Doping in cricket: Kusal Perera's case highlights the sport's problems with drug testing
Kusal Perera has been the victim of a real injustice. On 6 December of 2015, he was contacted by the International Cricket Council (ICC) to inform him that an out of competition drugs test had been positive for a banned substance. He was provisionally suspended having been found to have a steroid known as 19-Norandrostenedione in both his A and B urine samples.
As early as mid-December there were questions raised about the validity of this positive finding, with ESPNCricinfo reporting that a chemical pathologist named Priyanka Dayanath had advised Perera to challenge the findings as the level of the drug in his system was “insubstantial”.
As 19-Norandrostenedione can be produced naturally by the body any presence of the drug isn’t in itself evidence of guilt. That appears to be the case with Perera, the lab had been over enthusiastic with its reporting of a very small amount of a banned substance that of its self was not evidence of wrong doing. The ICC’s CEO, Dave Richardson, was fulsome in his praise of Perera when the decision to drop all proceedings was announced.
“Had it not been for the diligence of Mr Perera’s legal team and the ICC’s own desire to uncover the explanation for the reported findings, the consequences could well have been different, and that should be of concern to all involved in the fight against doping,” Richardson said. “We regret what Mr Perera has had to endure, and would like to commend him for the manner in which he has conducted himself throughout this period. We wish to make it clear that there is no evidence that Mr Perera has ever used performance-enhancing substances and we wish him well in his future cricketing endeavours.”
Cricket has some issues with the testing of performance enhancing drugs and the authorities have been more reticent about full involvement in the World Anti-Doping Agency’s (WADA) code on out of competition testing. The colossal error in Perera's case further undermines their efforts to appear to be making headway on the issue.
Under the WADA guidelines, elite athletes need to declare their whereabouts for one hour a day over the coming three months so that they can be tested when they are not competing. When the ICC first announced that it would introduce a whereabouts clause to its anti-doping code in 2009, there was strong resistance from the BCCI and top Indian players who were concerned that this level of information would present a security risk to them. This is not quite the case today, and instead there is a watered down version of the whereabouts requirements that some, but not all, international players are subject to.
Out of competition testing is considered so important because anyone who is using performance enhancing drugs will look to cut down on their usage as dates of competition become closer as they know that the authorities will be much more vigilant. If you are going to catch people it will be when they aren’t expecting to be tested, not when they are well aware that it will happen.

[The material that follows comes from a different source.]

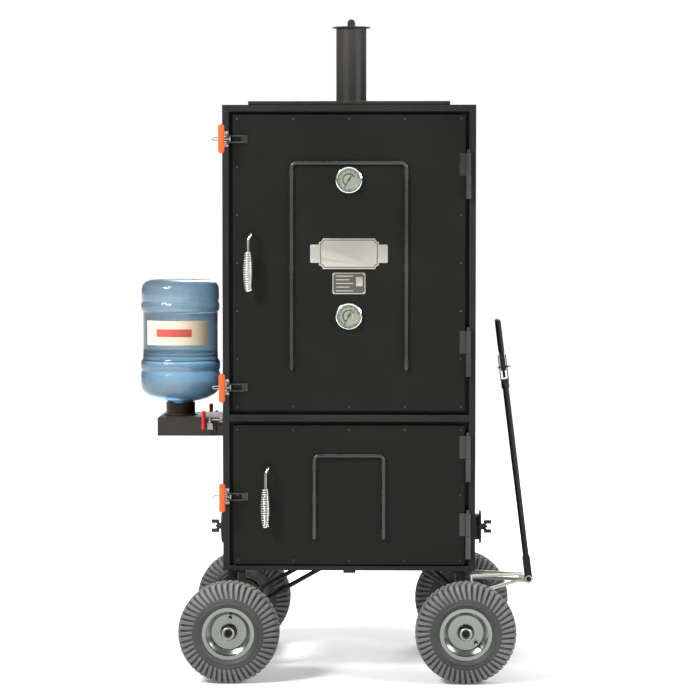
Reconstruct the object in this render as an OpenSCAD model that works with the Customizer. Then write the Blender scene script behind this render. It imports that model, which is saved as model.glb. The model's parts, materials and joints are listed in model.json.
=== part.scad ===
// Vertical water smoker on a steerable wheeled cart.
// Origin on the ground under the middle of the whole object, +Z up.
// +X points to the tow handle, -Y to the doors.

/* [Cabinet] */
// Width of the cabinet over its corner posts
cab_w = 830; // [760:1:1000]
// Depth of the cabinet over its corner posts
cab_d = 660; // [600:1:900]
// Height of the cabinet from bottom rail to roof
cab_h = 1529; // [1450:1:1850]
// Height of the cabinet floor above the ground
ground_gap = 357; // [350:1:450]
// Width of the corner posts and height of the rails, seen from the front
post_w = 22; // [18:1:30]
// Depth of the corner posts
post_d = 30; // [25:1:40]
// Wall of the square frame tubes
post_wall = 2; // [1.5:0.5:3]
// Height of the bottom rails
sill_h = 16; // [14:1:20]
// Height of the middle rail's centre above the cabinet floor
mid_rail_z = 503; // [450:1:560]
// Thickness of the outer sheet
skin_t = 2; // [1.5:0.5:3]
// Thickness of the inner liner sheet
liner_t = 2; // [1:0.5:3]
// Thickness of the insulation in walls, roof and floor
wool_t = 46; // [30:1:60]
// Thickness of the flat door jambs
jamb_t = 3; // [2:0.5:5]
// Diameter of the rod along the front edge of the roof
roof_rod_d = 12; // [8:1:16]
// Length of the roof rod
roof_rod_l = 660; // [400:1:700]

/* [Doors] */
// Gap between door edge and post
door_side_gap = 13; // [6:1:16]
// Gap above the upper door
door_top_gap = 11; // [6:1:16]
// Gap between the doors and the middle rail
door_mid_gap = 14; // [6:1:18]
// Gap under the lower door
door_sill_gap = 5; // [3:1:8]
// Depth of the door pans
door_t = 30; // [25:1:32]
// How far the door faces stand in front of the posts
door_proud = 6; // [4:1:8]
// Sheet of the door pans
door_skin = 2.5; // [1.5:0.5:4]
// Depth of the insulated plug behind each door
plug_t = 20; // [12:1:30]
// Width of the door gaskets
gasket_w = 18; // [12:1:22]
// Thickness of the gaskets
gasket_t = 5.7; // [4:0.1:6]
// Diameter of the stiffener rods on the doors
hoop_d = 12; // [8:1:16]
// Width of the upper stiffener, between rod centres
hoop_w_upper = 376; // [300:1:420]
// Length of the upper stiffener legs
hoop_h_upper = 677; // [500:1:720]
// Width of the lower stiffener, between rod centres
hoop_w_lower = 228; // [150:1:300]
// Length of the lower stiffener legs
hoop_h_lower = 274; // [200:1:320]
// Diameter of the thermometers
gauge_d = 88; // [70:1:100]
// Depth of the thermometer cases in front of the door
gauge_t = 14; // [10:1:18]
// Length of the thermometer stems behind the door plug
stem_out = 24; // [15:1:30]

/* [Hinges and latches] */
// Outer diameter of the hinge barrels
barrel_d = 18; // [16:1:18]
// Length of a hinge over both knuckles
hinge_l = 150; // [100:1:160]
// Diameter of the hinge pins
hinge_pin_d = 10; // [8:1:11]
// Radial clearance of pins and shafts in their bores
pin_play = 0.05; // [0.02:0.01:0.08]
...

Currently, there are two pools of players that have to give their whereabouts to the ICC, the first is the National Player Pool (NPP) which is 11 male players made up of the wicketkeeper that has played the most ODIs, the five top ranked ODI batsmen and the five top ranked ODI bowlers. This isn’t for every cricketing nation, or even every full member nation, just the top eight ranked teams at that time.
The second pool is the International Registered Testing Pool (IRTP) which is made up of any player that has “committed and anti-doping rule violation” and those which are in the NPP and have not played in the last three months.
All of this means that around 100 cricketers are subject to out of competition testing for performance enhancing drugs but there is still some debate as to whether the BCCI is fully compliant with this. The ICC insisted in January of this year that the BCCI complied with the NPP and IRTP requirements and confirmed that some 1250 out of competition tests have been carried out thus far.
The issue is less the number of tests and more the number of players that are tested. When you consider that 553 men have played ODI cricket in the last three years, it is far from comprehensive coverage by out of competition testing for those that are playing the game at the highest level. Below the ICC level it is up to the individual boards to carry out testing domestically.
In England the board have included all England representatives and anyone who plays for a county first XI, second XI or academy in the testing pool. The same is not true of other boards where there is no fixed pools for domestic cricketers.
Even when a player has fallen foul of the testing regime in recent times, cricket has failed to follow through. In February of this year Yasir Shah plead guilty to taking a banned substance that he said belong to his wife which she took for high blood pressure. The substance was banned because it can be used as a masking agent for other more nefarious drugs. Shah was given a three month ban, but that was far less that the two years by which such an offence should have punished. Shah may well have taken the pill by accident, but it allows cricketers to think that if they are caught and they have a good enough excuse they can get aware with what amounts to little more than a slap on the wrist.
The next test of the authorities resolve will be in the case of Andre Russell who has missed three drugs tests in the last 12 months and has been cited for this breach by the Jamaican Anti-Doping Commission. Three missed tests are considered to be the same as a positive finding, and in theory Russell could well be banned for two years. A further fudge on this will only highlight the weakness of cricketing authorities on performance enhancing drugs in the sport.
It is all well and good to write policies on the subject, but if there is no follow through with significant punishments for those that break the rules, it is a waste of everyone’s time. While Perera’s case is a failing of those carrying out the tests and not the bodies that enforce the rules, it is yet another embarrassment for cricket in relation to illicit substances.